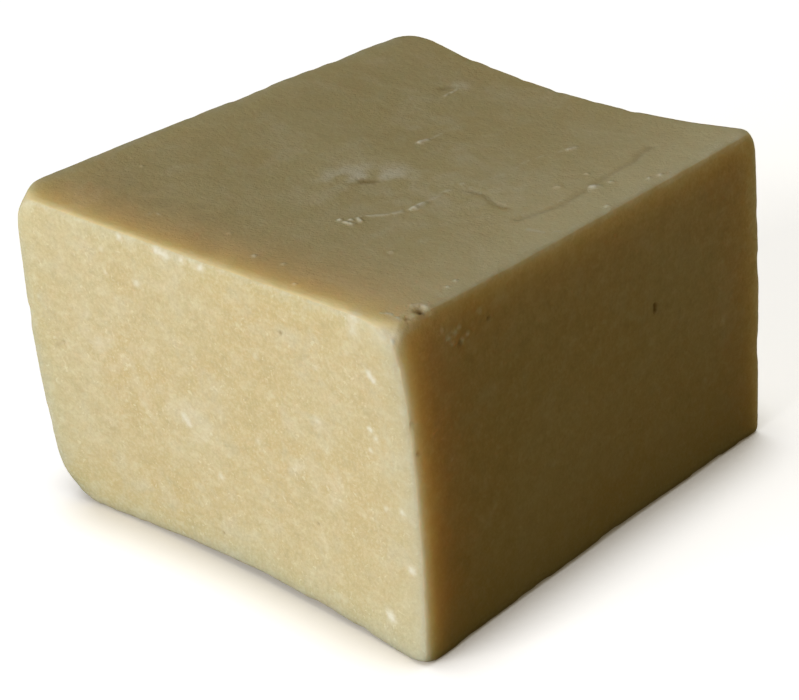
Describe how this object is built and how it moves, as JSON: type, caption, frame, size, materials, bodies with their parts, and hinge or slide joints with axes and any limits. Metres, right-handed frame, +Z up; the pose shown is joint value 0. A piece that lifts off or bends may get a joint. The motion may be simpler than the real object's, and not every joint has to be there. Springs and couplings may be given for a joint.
{
  "type": "bar of soap",
  "caption": "Hand-cut block of plain olive-oil soap with sunken faces, worn edges, a knocked-off top corner and a wide rounded rim underneath.",
  "frame": {"origin": "on the ground, under the middle of the bar's box", "axes": "+Z up from the face that the bar rests on, +X along the longer side of its top, -Y out of the cut front face, +Y out of the rounded rim"},
  "size_m": [0.0742, 0.0676, 0.0466],
  "materials": {
    "soap": "dull, waxy and slightly see-through, with fine grain, pale bloom and scuffed edges"
  },
  "bodies": {
    "root": {"soap_bar": "soap"}
  },
  "joints": []
}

# # # # #

(Your instructions)
Copy every line exactly. Leave nothing out.

(Full output)
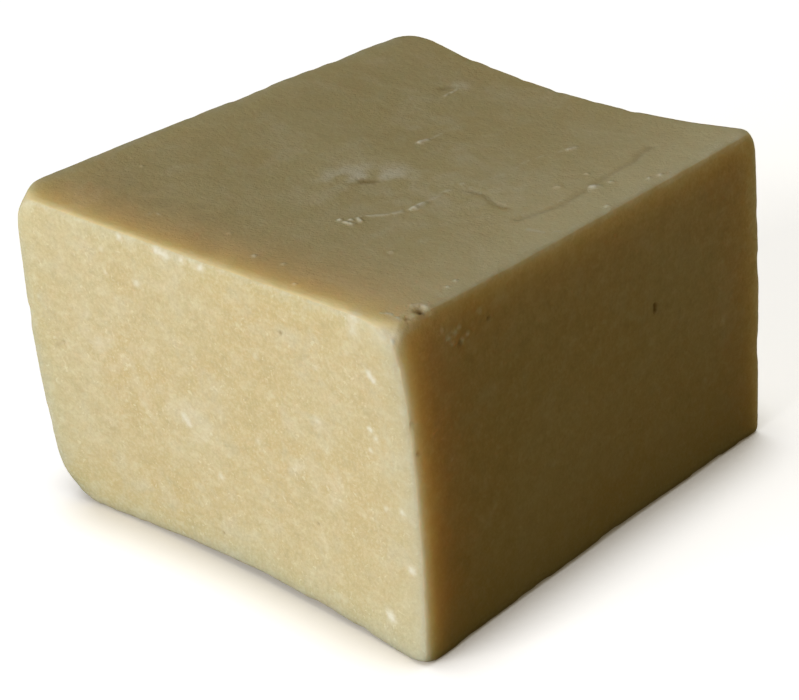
Describe how this object is built and how it moves, as JSON: type, caption, frame, size, materials, bodies with their parts, and hinge or slide joints with axes and any limits. Metres, right-handed frame, +Z up; the pose shown is joint value 0. A piece that lifts off or bends may get a joint. The motion may be simpler than the real object's, and not every joint has to be there. Springs and couplings may be given for a joint.
{
  "type": "bar of soap",
  "caption": "Hand-cut block of plain olive-oil soap with sunken faces, worn edges, a knocked-off top corner and a wide rounded rim underneath.",
  "frame": {"origin": "on the ground, under the middle of the bar's box", "axes": "+Z up from the face that the bar rests on, +X along the longer side of its top, -Y out of the cut front face, +Y out of the rounded rim"},
  "size_m": [0.0742, 0.0676, 0.0466],
  "materials": {
    "soap": "dull, waxy and slightly see-through, with fine grain, pale bloom and scuffed edges"
  },
  "bodies": {
    "root": {"soap_bar": "soap"}
  },
  "joints": []
}